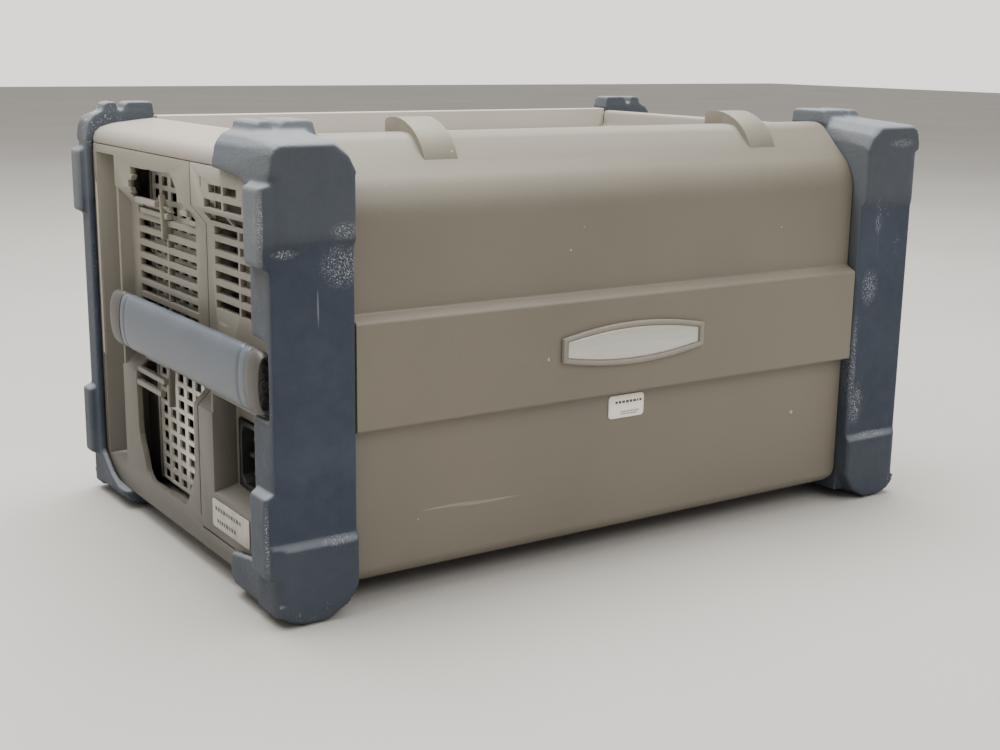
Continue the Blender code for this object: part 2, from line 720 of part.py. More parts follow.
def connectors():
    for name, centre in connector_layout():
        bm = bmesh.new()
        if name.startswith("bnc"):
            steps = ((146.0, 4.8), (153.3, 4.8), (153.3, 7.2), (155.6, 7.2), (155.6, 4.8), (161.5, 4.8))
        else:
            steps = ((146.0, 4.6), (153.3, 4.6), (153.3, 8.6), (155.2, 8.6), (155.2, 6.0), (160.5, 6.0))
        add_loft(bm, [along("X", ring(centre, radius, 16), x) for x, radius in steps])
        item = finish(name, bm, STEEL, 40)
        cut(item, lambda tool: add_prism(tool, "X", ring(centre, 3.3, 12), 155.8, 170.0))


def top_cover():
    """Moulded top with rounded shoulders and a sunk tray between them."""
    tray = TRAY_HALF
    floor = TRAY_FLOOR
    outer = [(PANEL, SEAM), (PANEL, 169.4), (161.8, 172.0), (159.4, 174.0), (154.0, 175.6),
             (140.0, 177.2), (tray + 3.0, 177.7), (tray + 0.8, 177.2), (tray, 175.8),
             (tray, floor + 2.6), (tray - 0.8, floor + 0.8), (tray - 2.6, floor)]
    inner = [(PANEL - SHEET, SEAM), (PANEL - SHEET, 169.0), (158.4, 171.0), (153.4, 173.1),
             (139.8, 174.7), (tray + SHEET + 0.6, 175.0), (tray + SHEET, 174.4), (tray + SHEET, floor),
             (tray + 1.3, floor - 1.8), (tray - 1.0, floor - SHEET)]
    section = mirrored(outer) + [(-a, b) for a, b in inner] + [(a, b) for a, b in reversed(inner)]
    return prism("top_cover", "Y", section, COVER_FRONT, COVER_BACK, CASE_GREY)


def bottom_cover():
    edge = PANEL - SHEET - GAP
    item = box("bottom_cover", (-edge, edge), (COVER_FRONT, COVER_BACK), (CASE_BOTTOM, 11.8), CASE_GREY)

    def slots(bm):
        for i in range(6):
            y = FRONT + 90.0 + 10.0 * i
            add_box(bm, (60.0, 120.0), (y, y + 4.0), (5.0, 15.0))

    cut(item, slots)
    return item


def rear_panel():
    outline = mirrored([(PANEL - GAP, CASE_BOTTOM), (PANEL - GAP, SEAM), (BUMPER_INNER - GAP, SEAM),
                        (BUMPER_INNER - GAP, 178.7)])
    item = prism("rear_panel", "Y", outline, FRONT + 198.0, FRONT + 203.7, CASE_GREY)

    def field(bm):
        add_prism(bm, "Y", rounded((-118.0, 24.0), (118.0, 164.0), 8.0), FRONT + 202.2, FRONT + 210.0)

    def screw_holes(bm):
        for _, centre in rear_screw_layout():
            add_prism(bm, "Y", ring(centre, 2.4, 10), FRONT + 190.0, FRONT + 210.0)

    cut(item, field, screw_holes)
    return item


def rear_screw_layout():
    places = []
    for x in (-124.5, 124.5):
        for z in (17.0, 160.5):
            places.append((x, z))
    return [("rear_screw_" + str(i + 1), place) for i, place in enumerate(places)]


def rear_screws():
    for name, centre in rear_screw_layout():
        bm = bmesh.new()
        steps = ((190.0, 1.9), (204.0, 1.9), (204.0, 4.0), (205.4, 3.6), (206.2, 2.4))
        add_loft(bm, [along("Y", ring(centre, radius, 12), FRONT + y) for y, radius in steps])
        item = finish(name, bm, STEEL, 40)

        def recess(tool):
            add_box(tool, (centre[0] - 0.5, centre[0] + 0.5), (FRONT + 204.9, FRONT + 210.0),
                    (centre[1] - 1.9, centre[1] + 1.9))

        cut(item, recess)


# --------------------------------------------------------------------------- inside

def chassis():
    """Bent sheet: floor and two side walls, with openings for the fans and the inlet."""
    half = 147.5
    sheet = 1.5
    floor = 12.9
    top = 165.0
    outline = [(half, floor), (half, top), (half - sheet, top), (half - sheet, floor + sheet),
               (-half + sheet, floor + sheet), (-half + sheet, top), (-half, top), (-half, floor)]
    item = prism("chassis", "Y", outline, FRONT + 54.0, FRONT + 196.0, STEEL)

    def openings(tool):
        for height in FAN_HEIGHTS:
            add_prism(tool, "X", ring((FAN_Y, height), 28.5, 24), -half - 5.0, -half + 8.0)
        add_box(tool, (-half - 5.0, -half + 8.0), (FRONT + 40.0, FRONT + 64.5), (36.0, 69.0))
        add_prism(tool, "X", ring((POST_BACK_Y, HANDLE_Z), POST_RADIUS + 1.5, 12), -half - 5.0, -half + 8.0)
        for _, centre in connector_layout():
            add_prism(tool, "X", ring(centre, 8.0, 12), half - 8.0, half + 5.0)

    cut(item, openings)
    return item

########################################

EXERCISE GOAL - What is needed is an exact copy of the lines from the start of the listing through the line where "add_box(bm, (60.0, 120.0), (y, y" sits, please, both end lines included and nothing more.

TASK RESULT -
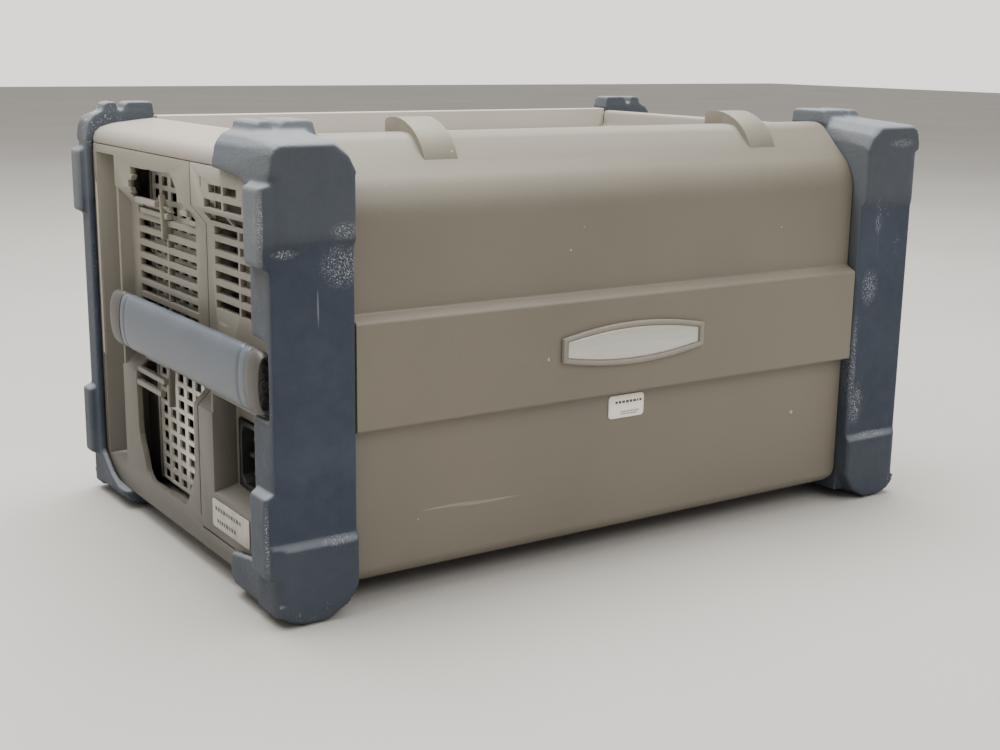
Continue the Blender code for this object: part 2, from line 720 of part.py. More parts follow.
def connectors():
    for name, centre in connector_layout():
        bm = bmesh.new()
        if name.startswith("bnc"):
            steps = ((146.0, 4.8), (153.3, 4.8), (153.3, 7.2), (155.6, 7.2), (155.6, 4.8), (161.5, 4.8))
        else:
            steps = ((146.0, 4.6), (153.3, 4.6), (153.3, 8.6), (155.2, 8.6), (155.2, 6.0), (160.5, 6.0))
        add_loft(bm, [along("X", ring(centre, radius, 16), x) for x, radius in steps])
        item = finish(name, bm, STEEL, 40)
        cut(item, lambda tool: add_prism(tool, "X", ring(centre, 3.3, 12), 155.8, 170.0))


def top_cover():
    """Moulded top with rounded shoulders and a sunk tray between them."""
    tray = TRAY_HALF
    floor = TRAY_FLOOR
    outer = [(PANEL, SEAM), (PANEL, 169.4), (161.8, 172.0), (159.4, 174.0), (154.0, 175.6),
             (140.0, 177.2), (tray + 3.0, 177.7), (tray + 0.8, 177.2), (tray, 175.8),
             (tray, floor + 2.6), (tray - 0.8, floor + 0.8), (tray - 2.6, floor)]
    inner = [(PANEL - SHEET, SEAM), (PANEL - SHEET, 169.0), (158.4, 171.0), (153.4, 173.1),
             (139.8, 174.7), (tray + SHEET + 0.6, 175.0), (tray + SHEET, 174.4), (tray + SHEET, floor),
             (tray + 1.3, floor - 1.8), (tray - 1.0, floor - SHEET)]
    section = mirrored(outer) + [(-a, b) for a, b in inner] + [(a, b) for a, b in reversed(inner)]
    return prism("top_cover", "Y", section, COVER_FRONT, COVER_BACK, CASE_GREY)


def bottom_cover():
    edge = PANEL - SHEET - GAP
    item = box("bottom_cover", (-edge, edge), (COVER_FRONT, COVER_BACK), (CASE_BOTTOM, 11.8), CASE_GREY)

    def slots(bm):
        for i in range(6):
            y = FRONT + 90.0 + 10.0 * i
            add_box(bm, (60.0, 120.0), (y, y + 4.0), (5.0, 15.0))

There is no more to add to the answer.